Lahirnya Undang-Undang Cipta Kerja (Omnibus Law) menandai perubahan besar dalam cara negara memandang hukum dan pembangunan. Pemerintah menyebut regulasi ini sebagai terobosan untuk mempercepat investasi dan menciptakan lapangan kerja. Namun di balik semangat efisiensi dan penyederhanaan regulasi, muncul pertanyaan mendasar: apakah hukum masih dijalankan sebagai sarana keadilan sosial, atau telah berubah menjadi instrumen ekonomi semata?.
Sejak disahkan pada 2020, Undang-Undang Cipta Kerja menuai kontroversi luas. Kritik datang dari berbagai kalangan—akademisi, serikat buruh, aktivis lingkungan, hingga masyarakat adat. Mereka menilai proses pembentukannya minim partisipasi publik dan substansinya cenderung mengabaikan perlindungan terhadap kelompok rentan. Mahkamah Konstitusi pun menyatakan UU ini inkonstitusional bersyarat melalui Putusan Nomor 91/PUU-XVIII/2020, yang memerintahkan perbaikan dalam dua tahun. Namun alih-alih membahas ulang secara mendalam, pemerintah menerbitkan Perppu Nomor 2 Tahun 2022, yang kemudian disahkan menjadi UU Nomor 6 Tahun 2023, dengan dalih adanya “kegentingan yang memaksa”.

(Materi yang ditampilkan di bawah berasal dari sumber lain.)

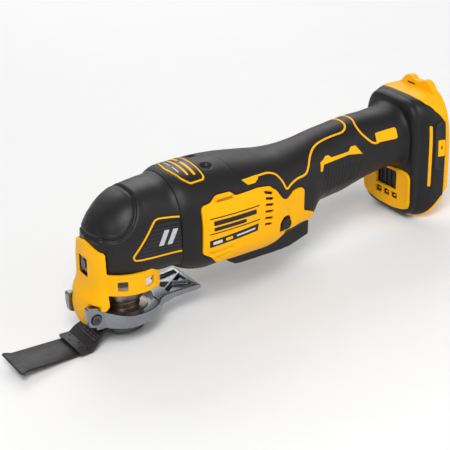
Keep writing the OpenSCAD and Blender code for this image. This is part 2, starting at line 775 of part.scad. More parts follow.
bracket_t = 2;
step_x = blade_cut - blade_reach;
bend_x = -32;
blade_top = blade_t - blade_drop;
tooth_pitch = 1.75;
tooth_depth = 1.4;
neck_half_w = 13.2;
TOOTH_COUNT = floor(blade_w / tooth_pitch);
function teeth() = [for (i = [0 : TOOTH_COUNT - 1], p = [0, 1])
    [-blade_reach + (p == 0 ? tooth_depth : 0), -blade_w / 2 + (i + p * 0.5) * tooth_pitch]];
module blade() {
    color("gray") translate([0, 0, -blade_drop]) linear_extrude(blade_t)
        polygon(concat(teeth(), [[-blade_reach + tooth_depth, blade_w / 2],
            [-blade_reach + 2.6, blade_w / 2], [-blade_reach + 6, neck_half_w],
            [bend_x + 1, neck_half_w], [bend_x + 1, -neck_half_w],
            [-blade_reach + 6, -neck_half_w], [-blade_reach + 2.6, -blade_w / 2]]));
}
module blade_bracket() {
    color("dimgray") difference() {
        union() {
            along_z(-hub_t, 0, 15);
            box([-19, -11.5, -hub_t], [0, 11.5, 0]);
            intersection() {
                prism_y([[step_x, blade_top], [bend_x, blade_top], [-20, -hub_t], [-18, -hub_t],
                    [-18, 0], [-21, 0], [bend_x - 1, blade_top + bracket_t],
                    [step_x, blade_top + bracket_t]], -far, far);
                linear_extrude(40, center = true) polygon(both_sides_x([[step_x, blade_w / 2],
                    [-29, blade_w / 2], [-23, 13], [-17, 11.5]]));
            }
        }
        // Open slot that lets the hub slide onto the spindle from the front
        box([0, -spindle_r - 0.2, -5], [20, spindle_r + 0.2, 5]);
        along_z(-5, 5, spindle_r + 0.2);
        for (a = [45 : 90 : 315])
            along_z(-5, 5, pin_r + 0.2, pin_circle_r * cos(a), pin_circle_r * sin(a));
    }
}

// ---------------------------------------------------------------- motor

core_x = [45, 75];
winding_x = [40.5, 79];
bracket_x = [30.5, 38];
front_bearing_r = 11;
rear_bearing_x = [92, 98];
board_x = [79.4, 81];
fan_x = [83.5, 89];
module motor_shaft() {
    color("silver") union() {
        along_x(26.5, 98.5, shaft_r);
        along_x(17.5, 26.5, shaft_r - 0.8, motor_z + eccentric);
    }
}
module eccentric_bearing() {
    color("silver") difference() {
        along_x(eccentric_x - 2.5, eccentric_x + 2.5, eccentric_r, motor_z + eccentric);
        along_x(eccentric_x - 4, eccentric_x + 4, shaft_r - 0.8, motor_z + eccentric);
    }
}
module counterweight() {
    color("goldenrod") difference() {
        along_x(26.7, 29.8, 11);
        along_x(26, 31, shaft_r);
        box([26, -12, motor_z + 5.5], [31, 12, motor_z + 12]);
    }
}
module motor_bracket() {
    color("silver") difference() {
        along_x(bracket_x[0], bracket_x[1], 19.5);
        along_x(bracket_x[0] - 1, bracket_x[1] - 7, 8);
        along_x(bracket_x[1] - 7, bracket_x[1] + 1, front_bearing_r);
    }
}
module bearing(x0, x1, outer, inner) {
    difference() {
        along_x(x0, x1, outer);
        along_x(x0 - 1, x1 + 1, inner);
    }
}
module front_motor_bearing()
    color("silver") bearing(bracket_x[1] - 7, bracket_x[1], front_bearing_r, shaft_r + run_fit);
module rear_motor_bearing()
    color("silver") bearing(rear_bearing_x[0], rear_bearing_x[1], upper_bearing_r, shaft_r + run_fit);
module stator() {
    color("slategray") difference() {
        along_x(core_x[0], core_x[1], stator_r);
        along_x(core_x[0] - 1, core_x[1] + 1, 13.2);
        // Slots between the teeth
        for (a = [0 : 60 : 300]) translate([0, 0, motor_z]) rotate([a, 0, 0])
            box([core_x[0] - 1, -3, 14.4], [core_x[1] + 1, 3, 19.5]);
    }
}
module windings() {
    color("chocolate") for (x = [winding_x[0], core_x[1] + 0.1])
        bearing(x, x + (x < 60 ? core_x[0] - winding_x[0] : winding_x[1] - core_x[1]) - 0.1, 20.5, 14.5);
}
module rotor_core() color("gray") bearing(core_x[0] - 1, core_x[1] + 1, 12.7, shaft_r);
module motor_board() color("green") bearing(board_x[0], board_x[1], 19.6, 7);
module fan() {
    color("black") translate([0, 0, motor_z]) union() {
        bearing_hub();
        for (a = [0 : 30 : 330]) rotate([a, 0, 0])
            box([fan_x[0] + 1.2, -0.6, 6.6], [fan_x[1], 0.6, 19]);
    }
}
module bearing_hub() {
    translate([0, 0, -motor_z]) {
        bearing(fan_x[0], fan_x[0] + 1.2, 19.2, shaft_r);
        bearing(fan_x[0] + 1.2, fan_x[1], 7, shaft_r);
    }
}
module lower_spindle_bearing() {
    color("silver") difference() {
        along_z(lower_bearing[0], lower_bearing[1], lower_bearing_r);
        along_z(lower_bearing[0] - 1, lower_bearing[1] + 1, spindle_r + run_fit);
    }
}
module upper_spindle_bearing() {
    color("silver") difference() {
        along_z(upper_bearing[0], upper_bearing[1], upper_bearing_r);
        along_z(upper_bearing[0] - 1, upper_bearing[1] + 1, spindle_top_r + run_fit);
    }
}

// ---------------------------------------------------------------- trigger and electrics

PADDLE = [[74.8, 27.5], [76, 25.4], [81.5, 22.2], [86, 21.6], [119, 23], [127, 24], [143, 29.6],
    [143.4, 39.6], [141, 44], [100, 42], [90, 40.7], [77, 40.5], [74.8, 36]];
trigger_pin_r = 1.5;
return_spring_x = 122;
module trigger() {
    color("dimgray") difference() {
        prism_y(PADDLE, -paddle_half_w, paddle_half_w);
        along_y(trigger_x, trigger_z, -30, 30, trigger_pin_r + run_fit);
        // Pocket for the return spring
        along_z(33, 50, 4.6, return_spring_x);
    }
}
module trigger_pin() color("silver")
    along_y(trigger_x, trigger_z, 0.02 - pin_end_y, pin_end_y - 0.02, trigger_pin_r);
module trigger_spring() color("lightgray") translate([return_spring_x, 0, 0]) coil(3.4, 0.5, 33.1, 58, 7);
module switch() {
    color("black") union() {
        box([103, -9, 61], [132, 9, 81]);
        along_z(58.2, 61, 4, return_spring_x);
    }
}
module lock_button() {
    color("black") union() {
        along_y(bolt_x, bolt_z, -bolt_end_y, bolt_end_y - bolt_travel, bolt_r - 0.6);
        along_y(bolt_x, bolt_z, -bolt_end_y, 1.4 - bolt_end_y, bolt_r);
    }
}
// Leads run along the inside of the handle, in round numbers.
POWER_ROUTE = [[132.3, 70], [140, 70.4], [156, 73], [175, 78], [195, 82], [210, 82.5], [221, 80],
    [229.2, 80]];
PHASE_ROUTE = [[82.1, 78], [82.3, 83], [88, 85], [98, 86], [120, 86], [145, 87], [175, 90], [205, 93],
    [220, 91], [229.2, 91]];
module power_leads() {
    color("red") for (y = [-5, 5]) tube([for (p = POWER_ROUTE) [p[0], y, p[1]]], 1.4);
}
module phase_leads() {
    color("blue") for (y = [-5, 0, 5]) tube([for (p = PHASE_ROUTE) [p[0], y, p[1]]], 1);
}
module control_module() {
    color("dimgray") difference() {
        box([229.5, -18, 44], [237.5, 18, 94]);
        for (y = [-15 : 5 : 15]) box([235, y - 1, 46], [240, y + 1, 92]);
    }
}

// ---------------------------------------------------------------- battery foot

bezel_sink = 1.2;
bezel_window_half_w = 11.4;
bezel_window_z = [43.4, 58.4];
BEZEL = both_sides([[12, 61], [22, 61], [25.6, 59.6], [26.6, 56], [26.6, 38], [25, 33.4], [20, 31.2],
    [8, 29]]);
module bezel_zone(outer, inner) {
    intersection() {
        difference() {
            foot_form(outer);
            foot_form(inner);
        }
        prism_x(BEZEL, 220, 234);
    }
}
module rear_bezel() {
    color("gold") as_mesh() difference() {
        bezel_zone(-0.7, bezel_sink - 0.05);
        body_form(-0.3);
        box([215, -bezel_window_half_w, bezel_window_z[0]],
            [240, bezel_window_half_w, bezel_window_z[1]]);
    }
}
BUMPER = [[238.4, 64], [foot_x - 0.2, 62], [foot_x - 0.2, 99], [244, 100], [240.4, 99], [238.2, 95.5]];
module side_bumpers() {
    color("dimgray") as_mesh() intersection() {
        difference() {
            foot_form(-1.2);
            foot_form(0);
        }
        prism_y(BUMPER, -far, far);
        union() {
            box([230, 30, 40], [260, 45, 100]);
            box([230, -45, 40], [260, -30, 100]);
        }
    }
}

// Outline of the rail plate, seen from behind.
PLATE_STEPS = 40;
plate_mid = 66;
plate_top = 53;
plate_bottom = 49;
plate_half_w = 33.6;
heel_half_w = 33.3;
heel_half_h = 41.6;
function plate_outline(grow) = [for (k = [0 : PLATE_STEPS - 1]) let (a = 360 * k / PLATE_STEPS,
    n = sin(a) >= 0 ? 3 : 3.5)
    [(plate_half_w + grow) * bulge(cos(a), n),
        plate_mid + ((sin(a) >= 0 ? plate_top : plate_bottom) + grow) * bulge(sin(a), n)]];
function heel_outline() = [for (k = [0 : PLATE_STEPS - 1]) let (a = 360 * k / PLATE_STEPS)
    [heel_half_w * bulge(cos(a), 5), plate_mid + heel_half_h * bulge(sin(a), 5)]];
// Two guide horns over the rail with a valley between them, seen from behind.
HORNS = both_sides([[18.6, 108], [18, 113.5], [15.8, 118.4], [12.6, 121.4], [9.4, 122.4], [6.2, 122],
    [4, 120.2]]);
terminal_z = [52, 86];
terminal_half_w = 12;
module battery_rail() {
    color("gold") union() {
        difference() {
            union() {
                prism_x(plate_outline(0), foot_x, plate_x);
                // Tray behind the channel's floor
                box([channel_x - 2.5, -channel_half_w - 1.8, 31], [foot_x, channel_half_w + 1.8, 98]);
                prism_x(HORNS, foot_x, plate_x);
                // Slanted wall under the heel
                intersection() {
                    prism_y([heel_point(0, 0), heel_point(1.1, 0), heel_point(1.1, 1), heel_point(0, 1)],
                        -far, far);
                    prism_x(heel_outline(), heel_low[0] - 5, plate_x);
                }
            }
            behind_heel(1);
            box([channel_x, -channel_half_w, 0], [plate_x + 5, channel_half_w, 96]);
            box([channel_x - 5, -terminal_half_w - 0.2, terminal_z[0] - 0.2],
                [channel_x + 1, terminal_half_w + 0.2, terminal_z[1] + 0.2]);
        }
        // Rails that hold the battery
        for (side = [0, 1]) mirror([0, side, 0])
            box([plate_x - 3.5, channel_half_w - 3.5, 47.5], [plate_x, channel_half_w + 1, 92]);
    }
}
module terminal_block() {
    color("dimgray") difference() {
        box([238.2, -terminal_half_w, terminal_z[0]], [channel_x + 6.5, terminal_half_w, terminal_z[1]]);
        for (y = [-9, -3, 3, 9])
            box([channel_x - 2, y - 1.2, terminal_z[0] - 1], [channel_x + 7, y + 1.2, terminal_z[1] - 4]);
    }
}
module terminals() {
    color("goldenrod") for (y = [-9, -3, 3, 9])
        box([channel_x - 2, y - 0.4, terminal_z[0] + 4], [channel_x + 5, y + 0.4, terminal_z[1] - 4]);
}

housing_left();
housing_right();
grip_left();
grip_right();
head_cover();
gear_case();
nose_guard();
side_badges();
top_label();
top_screws();
housing_screws();
rear_bezel();
side_bumpers();
foot_cap();
battery_rail();
terminal_block();
terminals();
control_module();
power_leads();
phase_leads();
switch();
motor_board();
stator();
windings();
motor_bracket();
front_motor_bearing();
rear_motor_bearing();
lower_spindle_bearing();
upper_spindle_bearing();
lever_pins();
led_board();
led_lens();
trigger_pin();
motor_shaft();
rotor_core();
fan();
counterweight();
eccentric_bearing();
spindle();
fork();
spring_cup();
blade_bracket();
blade();
clamp_collar();
clamp_spring();
clamp_lever();
trigger();
trigger_spring();
lock_button();
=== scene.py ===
"""Looks of a cordless oscillating multi-tool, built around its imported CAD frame.

Shapes are worked out in millimetres, in the frame of part.scad, and become metres
when a mesh is made. The origin is on the spindle axis, +X runs back to the battery
foot and +Z runs up the spindle. The near side is -Y.
"""
import math

import bmesh
import bpy
import numpy as np
from mathutils import Matrix, Vector
from mathutils.bvhtree import BVHTree


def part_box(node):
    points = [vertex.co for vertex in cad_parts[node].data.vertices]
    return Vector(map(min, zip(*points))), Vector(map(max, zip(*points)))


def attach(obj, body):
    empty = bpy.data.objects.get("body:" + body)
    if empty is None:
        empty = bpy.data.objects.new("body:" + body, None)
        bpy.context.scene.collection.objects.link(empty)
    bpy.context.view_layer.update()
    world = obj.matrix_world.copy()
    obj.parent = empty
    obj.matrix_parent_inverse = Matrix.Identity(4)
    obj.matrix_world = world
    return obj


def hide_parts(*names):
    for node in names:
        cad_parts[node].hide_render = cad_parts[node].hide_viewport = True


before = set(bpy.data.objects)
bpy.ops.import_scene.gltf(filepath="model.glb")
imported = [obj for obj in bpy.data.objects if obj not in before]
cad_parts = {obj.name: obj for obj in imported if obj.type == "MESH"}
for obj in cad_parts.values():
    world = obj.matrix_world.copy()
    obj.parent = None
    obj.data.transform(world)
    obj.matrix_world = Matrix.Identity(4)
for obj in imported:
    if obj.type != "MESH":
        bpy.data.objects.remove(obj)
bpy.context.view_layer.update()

MM = 0.001
SIDES = {"near": -1, "far": 1}

# ---- the tool's skin

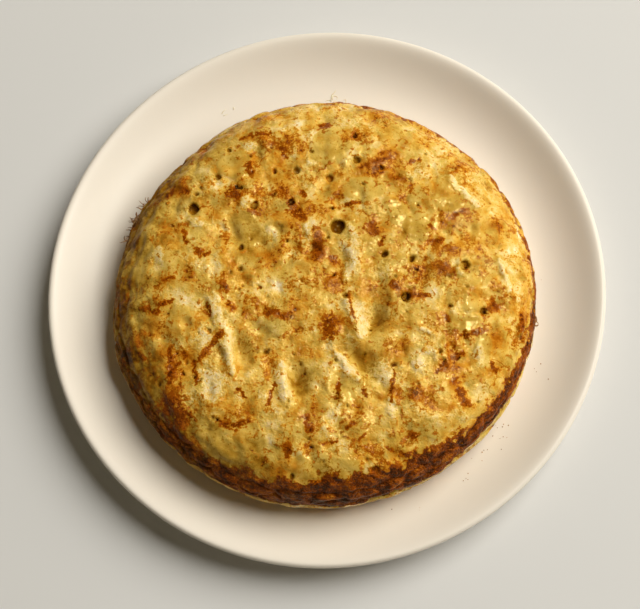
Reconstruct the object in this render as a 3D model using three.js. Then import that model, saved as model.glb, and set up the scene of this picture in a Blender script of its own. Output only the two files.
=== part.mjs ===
// A spanish omelette lying on a shallow coupe plate.
// Sizes are millimetres. The plate stands on z = 0 with its centre on the Z axis.
import * as THREE from "three";

const TURNS = 80;

const PLATE_RADIUS = 135;
const PLATE_HEIGHT = 18.5;
const WELL_RADIUS = 102;
const WELL_HEIGHT = 8.5;
const WELL_WALL = 5;
const LIP_WALL = 3.6;
const LIP_SLOPE = THREE.MathUtils.degToRad(3);
const SIDE_START_EASE = 17;
const SIDE_END_EASE = 5;
const SIDE_STEPS = 10;
const LIP_STEPS = 5;
const FOOT_OUTER_RADIUS = 86;
const FOOT_FACE = 5;
const FOOT_EDGE = 0.8;
const FOOT_FLARE = 1.6;
const UNDERSIDE_HEIGHT = WELL_HEIGHT - WELL_WALL;

const OMELETTE_CENTRE = new THREE.Vector2(0, -7.2);
const OMELETTE_RADIUS = 100.9;
const REST_GAP = 0.3;
const WIDEST_HEIGHT = 12;
const CROWN_RISE = 24;
const SHOULDER_POWER = 6;
const BOTTOM_RADIUS = 90;
const BOTTOM_RINGS = 6;
const TOP_RINGS = 20;
const RELIEF_EDGE_POWER = 8;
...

Di atas kertas, revisi tersebut memperbaiki mekanisme partisipasi publik dan perizinan berbasis risiko. Namun dalam praktiknya, masalah mendasar tetap sama: kebijakan ekonomi berbasis investasi sering kali berbenturan dengan hak-hak masyarakat adat atas tanah dan sumber daya alam. Kasus konflik tanah adat di Sihaporas (Sumatera Utara), kriminalisasi petani tradisional di Kalimantan, dan sengketa tanah ulayat di Sumatera Selatan adalah contoh nyata bahwa hukum yang dibuat untuk efisiensi justru menciptakan ketidakadilan baru.
Paradigma Ilmu yang Melandasi Kebijakan
Jika ditelaah dari perspektif Filsafat Ilmu, Omnibus Law mencerminkan paradigma berpikir instrumental-positivistik: pandangan bahwa hukum dan ilmu merupakan alat (tools) untuk mencapai tujuan pragmatis, yaitu efisiensi ekonomi dan stabilitas politik. Dalam paradigma ini, hukum dianggap sebagai sistem normatif tertutup—objektif, rasional, dan bebas nilai. Namun di sinilah letak persoalannya. Ketika hukum dilepaskan dari nilai-nilai moral dan sosial, ia kehilangan jiwanya sebagai sarana keadilan. Hukum menjadi sekadar mekanisme administratif yang mengatur hubungan antara negara, investor, dan masyarakat, tanpa mempertimbangkan konteks sosial yang melingkupinya.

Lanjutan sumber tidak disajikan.